There's also a section devoted to responses to the western template by contemporary artists, including Indigenous creators. Kent Monkman sends up the grooming of the Hollywood Indian in a hilarious silent film. Wendy Red Star's self-portraits with fake landscape and "Indian" props are a modern retort to Montreal photographer William Notman's long-ago portraits of make-believe studio Indians. Fritz Scholder's Indian Power (1972) revisits James Earle Fraser's 1915 sculpture The End of the Trail – "the single most powerful icon of Indians in North America," as Thomas King writes in his book, The Inconvenient Indian. In Scholder's painting, Fraser's played-out brave sits up on his horse and raises his fist in defiance.
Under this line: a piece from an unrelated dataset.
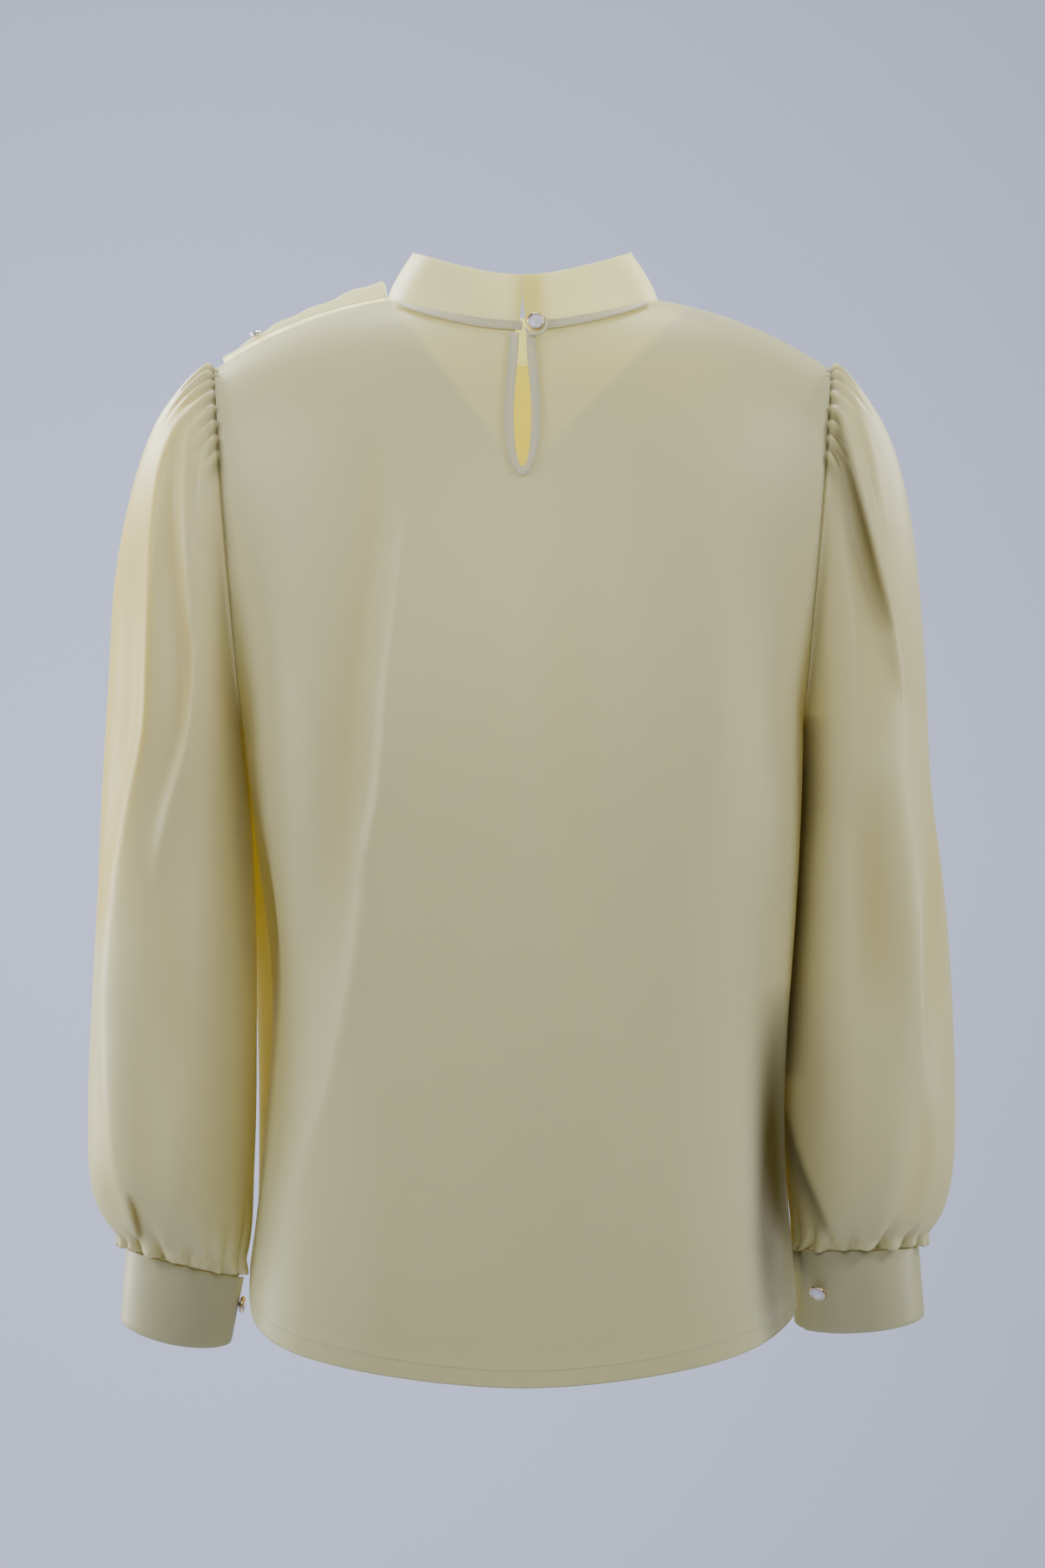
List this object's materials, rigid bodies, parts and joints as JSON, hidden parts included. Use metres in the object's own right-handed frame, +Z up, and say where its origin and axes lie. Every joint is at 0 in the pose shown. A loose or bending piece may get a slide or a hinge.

The exhibition was first seen at the partnering Denver Art Museum, although MMFA curator Mary-Dailey Desmarais said the Montreal version is about a third larger, with more contemporary work, and an essential gathering of beaded garments and ledger drawings from western Indigenous peoples. Desmarais guided the focus on western film, and its debt to visual art. Her attempt to claim Jackson Pollock as a western painter is less convincing, although he was born in Wyoming and styled himself as a cowboy of the art world.
Missing from the show is any mention of television's long prime-time investment in westerns, via top-rated shows such as Bonanza, starring Canadian Lorne Greene, and The Lone Ranger, with Six Nations Mohawk Jay Silverheels as Tonto. TV has also had its revisionist westerns, including Breaking Bad and Westworld.
It's kind of incredible that Tonto gets no space at all in this exhibition, given the tenacity of that particular stereotype. "Tonto was the Indian that North America deserved," writes Thomas King with undisguised irony, "pleasant, helpful and obsequious."
The MMFA's series of 15 film screenings includes Zacharias Kunuk's Maliglutit, the Inuit filmmaker's twist on Ford's film, The Searchers, which starred John Wayne. I doubt that Wayne would approve of Kunuk's anti-colonial revision, any more than he would have danced along with Lady Gaga.
Once Upon a Time … the Western: A New Frontier in Art and Film continues at the Montreal Museum of Fine Arts through Feb. 4.